### Dataset extract

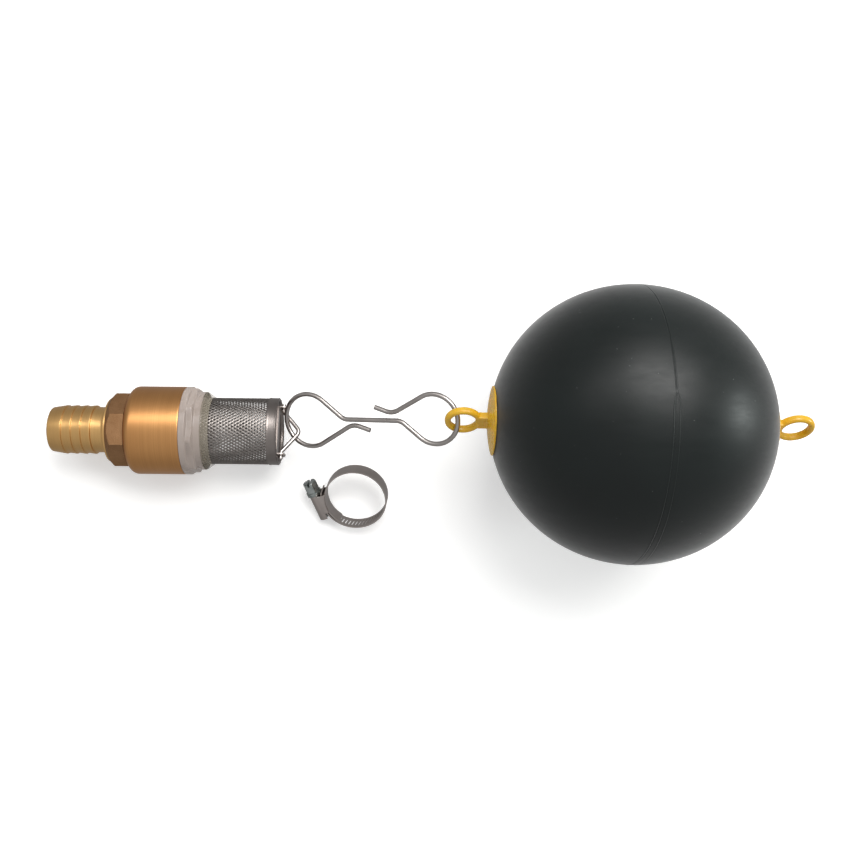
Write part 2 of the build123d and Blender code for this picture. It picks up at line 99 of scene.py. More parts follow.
# ---------------------------------------------------------------- material helpers
class Shader:
    """A material with one Principled shader, and short ways to add procedural detail to it."""

    def __init__(self, name, colour, roughness, metallic=0.0, **sockets):
        self.material = bpy.data.materials.new(name)
        self.material.use_nodes = True
        self.nodes = self.material.node_tree.nodes
        self.links = self.material.node_tree.links
        self.shader = self.nodes["Principled BSDF"]
        self.shader.inputs["Base Color"].default_value = (*colour, 1)
        self.shader.inputs["Roughness"].default_value = roughness
        self.shader.inputs["Metallic"].default_value = metallic
        for socket, value in sockets.items():
            self.shader.inputs[socket.replace("_", " ")].default_value = value
        self.place = self.nodes.new("ShaderNodeTexCoord").outputs["Object"]
        self.height = None

    def noise(self, scale, detail=2.0, rough=0.5):
        """Noise whose grain is 1 / scale metres along each axis."""
        spread = self.nodes.new("ShaderNodeMapping")
        spread.inputs["Scale"].default_value = scale
        self.links.new(self.place, spread.inputs["Vector"])
        noise = self.nodes.new("ShaderNodeTexNoise")
        noise.inputs["Scale"].default_value = 1.0
        noise.inputs["Detail"].default_value = detail
        noise.inputs["Roughness"].default_value = rough
        self.links.new(spread.outputs["Vector"], noise.inputs["Vector"])
        return noise.outputs["Fac"]

    def ramp(self, factor, stops):
        """A colour ramp from (place, colour) stops."""
        ramp = self.nodes.new("ShaderNodeValToRGB")
        band = ramp.color_ramp
        while len(band.elements) < len(stops):
            band.elements.new(0.5)
        for element, (place, colour) in zip(band.elements, stops):
            element.position = place
            element.color = (*colour, 1)
        self.links.new(factor, ramp.inputs["Fac"])
        return ramp.outputs["Color"]

    def between(self, factor, low, high, start=0.3, end=0.7):
        """A number that runs from low to high as the factor runs from start to end."""
        spread = self.nodes.new("ShaderNodeMapRange")
        spread.inputs["From Min"].default_value = start
        spread.inputs["From Max"].default_value = end
        spread.inputs["To Min"].default_value = low
        spread.inputs["To Max"].default_value = high
        self.links.new(factor, spread.inputs["Value"])
        return spread.outputs["Result"]

    def mix(self, factor, first, second):
        """Two colours mixed by a factor."""
        mix = self.nodes.new("ShaderNodeMix")
        mix.data_type = "RGBA"
        self.links.new(factor, mix.inputs["Factor"])
        self.links.new(first, mix.inputs[6])
        self.links.new(second, mix.inputs[7])
        return mix.outputs[2]

    def colour(self, socket):
        self.links.new(socket, self.shader.inputs["Base Color"])

    def roughness(self, socket):
        self.links.new(socket, self.shader.inputs["Roughness"])

    def bump(self, factor, depth, strength=1.0):
        """Adds relief of the stated depth in metres on top of any relief so far."""
        bump = self.nodes.new("ShaderNodeBump")
        bump.inputs["Distance"].default_value = depth
        bump.inputs["Strength"].default_value = strength
        self.links.new(factor, bump.inputs["Height"])
        if self.height:
            self.links.new(self.height, bump.inputs["Normal"])
        self.height = bump.outputs["Normal"]
        self.links.new(self.height, self.shader.inputs["Normal"])


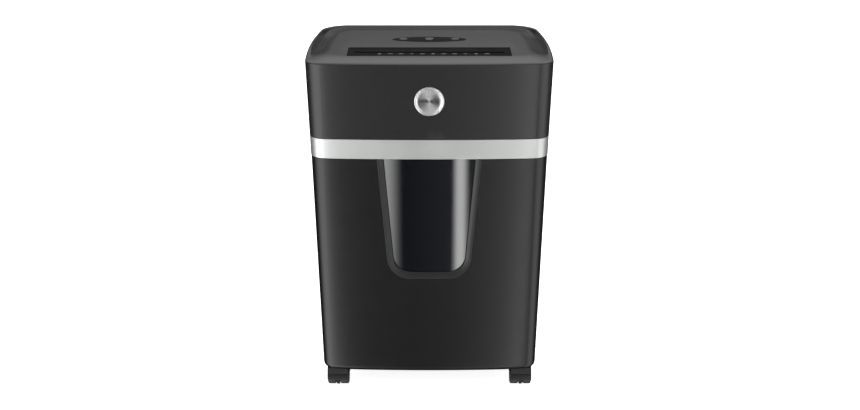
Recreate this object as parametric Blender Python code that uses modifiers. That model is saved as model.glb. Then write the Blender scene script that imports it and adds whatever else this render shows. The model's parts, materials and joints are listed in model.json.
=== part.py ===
"""Paper shredder: a lift-off cutting head on a tapered bin with four twin-wheel casters.

Metres, +Z up. The origin is on the floor, under the middle of the body, and the front faces -Y.
"""

from math import atan, cos, pi, radians, sin, tan

import bmesh
import bpy
from mathutils import Matrix, Vector

# ---- Driving dimensions ----------------------------------------------------------------------
GAP = 0.0003  # clearance between neighbouring solids
REACH = 0.010  # how far a cutting shape runs past the piece it cuts

# Body in plan: a rounded rectangle with a bowed front and sides that narrow to the rear.
HALF_WIDTH = 0.193
DEPTH = 0.265
FRONT_CORNER = 0.024
REAR_CORNER = 0.042
FRONT_BOW = 0.0065
SIDE_BARREL = 0.151
WIDEST_Y = -DEPTH / 2 + 0.065
LEAST_CORNER = 0.006
CORNER_STEPS = 6

# Heights above the floor.
BIN_FLOOR_Z = 0.040
BIN_RIM_Z = 0.4135
HEAD_BASE_Z = 0.4140
BAND_TOP_Z = 0.4460
SEAM_Z = 0.5655
DECK_Z = 0.5720
RIM_TOP_Z = 0.5740

# How far the walls stand in from the seam's outline, because of their draft.
BAND_TOP_INSET = 0.0040
BAND_BASE_INSET = 0.0050
BIN_RIM_INSET = 0.0056
BIN_FLOOR_INSET = 0.0160
WALL = 0.0028
BIN_EDGE_RADIUS = 0.012

# Lower part of the head: a neck inside the silver band, then a spigot in the bin's mouth.
NECK_INSET = BAND_BASE_INSET + 0.0018
NECK_THICKNESS = 0.0024
NECK_BASE_Z = HEAD_BASE_Z + 0.0004
LEDGE_Z = BAND_TOP_Z + 0.0008
LEDGE_INNER_Z = BAND_TOP_Z + 0.0010
LEDGE_END_Z = BAND_TOP_Z + 0.0080
TRAY_INSET = 0.0098
TRAY_WALL = 0.0024
TRAY_TOP_Z = 0.4180
TRAY_UNDER_Z = 0.4150
SPIGOT_Z = HEAD_BASE_Z - 0.0100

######

> **Short problem**
The entries above should be repeated exactly, every one of them.

> **Written reply**
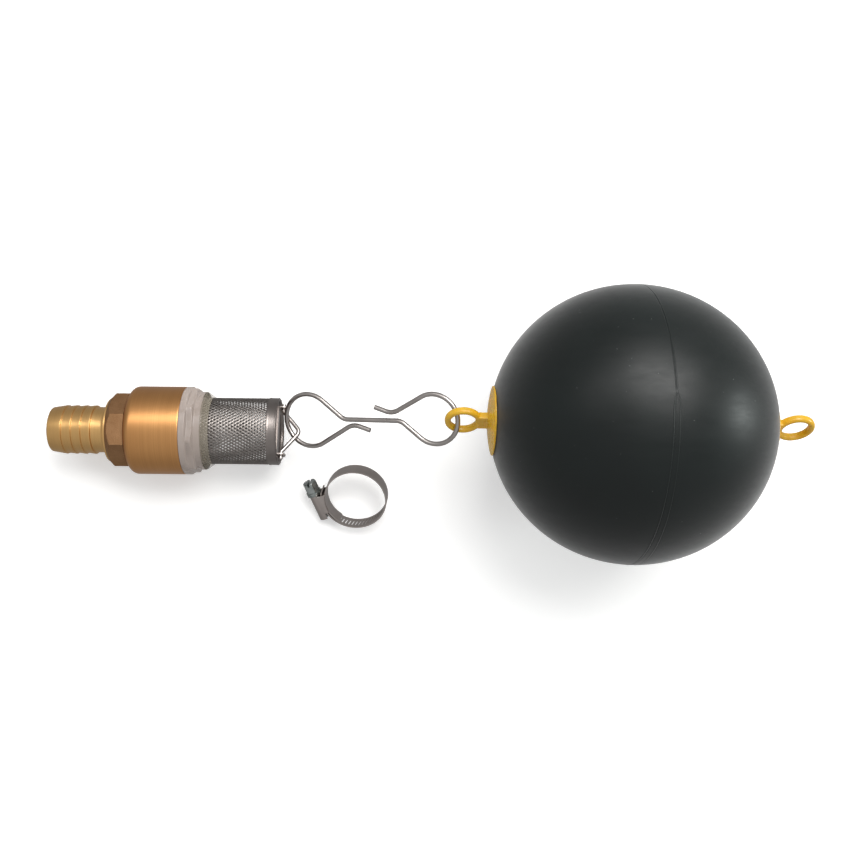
Write part 2 of the build123d and Blender code for this picture. It picks up at line 99 of scene.py. More parts follow.
# ---------------------------------------------------------------- material helpers
class Shader:
    """A material with one Principled shader, and short ways to add procedural detail to it."""

    def __init__(self, name, colour, roughness, metallic=0.0, **sockets):
        self.material = bpy.data.materials.new(name)
        self.material.use_nodes = True
        self.nodes = self.material.node_tree.nodes
        self.links = self.material.node_tree.links
        self.shader = self.nodes["Principled BSDF"]
        self.shader.inputs["Base Color"].default_value = (*colour, 1)
        self.shader.inputs["Roughness"].default_value = roughness
        self.shader.inputs["Metallic"].default_value = metallic
        for socket, value in sockets.items():
            self.shader.inputs[socket.replace("_", " ")].default_value = value
        self.place = self.nodes.new("ShaderNodeTexCoord").outputs["Object"]
        self.height = None

    def noise(self, scale, detail=2.0, rough=0.5):
        """Noise whose grain is 1 / scale metres along each axis."""
        spread = self.nodes.new("ShaderNodeMapping")
        spread.inputs["Scale"].default_value = scale
        self.links.new(self.place, spread.inputs["Vector"])
        noise = self.nodes.new("ShaderNodeTexNoise")
        noise.inputs["Scale"].default_value = 1.0
        noise.inputs["Detail"].default_value = detail
        noise.inputs["Roughness"].default_value = rough
        self.links.new(spread.outputs["Vector"], noise.inputs["Vector"])
        return noise.outputs["Fac"]

    def ramp(self, factor, stops):
        """A colour ramp from (place, colour) stops."""
        ramp = self.nodes.new("ShaderNodeValToRGB")
        band = ramp.color_ramp
        while len(band.elements) < len(stops):
            band.elements.new(0.5)
        for element, (place, colour) in zip(band.elements, stops):
            element.position = place
            element.color = (*colour, 1)
        self.links.new(factor, ramp.inputs["Fac"])
        return ramp.outputs["Color"]

    def between(self, factor, low, high, start=0.3, end=0.7):
        """A number that runs from low to high as the factor runs from start to end."""
        spread = self.nodes.new("ShaderNodeMapRange")
        spread.inputs["From Min"].default_value = start
        spread.inputs["From Max"].default_value = end
        spread.inputs["To Min"].default_value = low
        spread.inputs["To Max"].default_value = high
        self.links.new(factor, spread.inputs["Value"])
        return spread.outputs["Result"]

    def mix(self, factor, first, second):
        """Two colours mixed by a factor."""
        mix = self.nodes.new("ShaderNodeMix")
        mix.data_type = "RGBA"
        self.links.new(factor, mix.inputs["Factor"])
        self.links.new(first, mix.inputs[6])
        self.links.new(second, mix.inputs[7])
        return mix.outputs[2]

    def colour(self, socket):
        self.links.new(socket, self.shader.inputs["Base Color"])

    def roughness(self, socket):
        self.links.new(socket, self.shader.inputs["Roughness"])

    def bump(self, factor, depth, strength=1.0):
        """Adds relief of the stated depth in metres on top of any relief so far."""
        bump = self.nodes.new("ShaderNodeBump")
        bump.inputs["Distance"].default_value = depth
        bump.inputs["Strength"].default_value = strength
        self.links.new(factor, bump.inputs["Height"])
        if self.height:
            self.links.new(self.height, bump.inputs["Normal"])
        self.height = bump.outputs["Normal"]
        self.links.new(self.height, self.shader.inputs["Normal"])


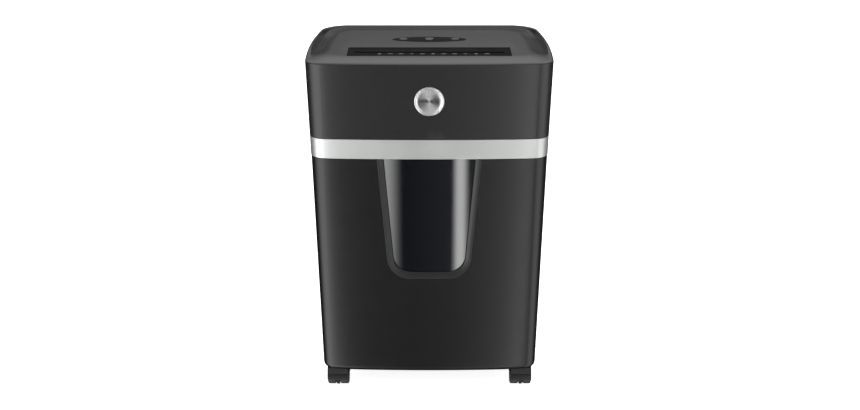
Recreate this object as parametric Blender Python code that uses modifiers. That model is saved as model.glb. Then write the Blender scene script that imports it and adds whatever else this render shows. The model's parts, materials and joints are listed in model.json.
=== part.py ===
"""Paper shredder: a lift-off cutting head on a tapered bin with four twin-wheel casters.

Metres, +Z up. The origin is on the floor, under the middle of the body, and the front faces -Y.
"""

from math import atan, cos, pi, radians, sin, tan

import bmesh
import bpy
from mathutils import Matrix, Vector

# ---- Driving dimensions ----------------------------------------------------------------------
GAP = 0.0003  # clearance between neighbouring solids
REACH = 0.010  # how far a cutting shape runs past the piece it cuts

# Body in plan: a rounded rectangle with a bowed front and sides that narrow to the rear.
HALF_WIDTH = 0.193
DEPTH = 0.265
FRONT_CORNER = 0.024
REAR_CORNER = 0.042
FRONT_BOW = 0.0065
SIDE_BARREL = 0.151
WIDEST_Y = -DEPTH / 2 + 0.065
LEAST_CORNER = 0.006
CORNER_STEPS = 6

# Heights above the floor.
BIN_FLOOR_Z = 0.040
BIN_RIM_Z = 0.4135
HEAD_BASE_Z = 0.4140
BAND_TOP_Z = 0.4460
SEAM_Z = 0.5655
DECK_Z = 0.5720
RIM_TOP_Z = 0.5740

# How far the walls stand in from the seam's outline, because of their draft.
BAND_TOP_INSET = 0.0040
BAND_BASE_INSET = 0.0050
BIN_RIM_INSET = 0.0056
BIN_FLOOR_INSET = 0.0160
WALL = 0.0028
BIN_EDGE_RADIUS = 0.012

# Lower part of the head: a neck inside the silver band, then a spigot in the bin's mouth.
NECK_INSET = BAND_BASE_INSET + 0.0018
NECK_THICKNESS = 0.0024
NECK_BASE_Z = HEAD_BASE_Z + 0.0004
LEDGE_Z = BAND_TOP_Z + 0.0008
LEDGE_INNER_Z = BAND_TOP_Z + 0.0010
LEDGE_END_Z = BAND_TOP_Z + 0.0080
TRAY_INSET = 0.0098
TRAY_WALL = 0.0024
TRAY_TOP_Z = 0.4180
TRAY_UNDER_Z = 0.4150
SPIGOT_Z = HEAD_BASE_Z - 0.0100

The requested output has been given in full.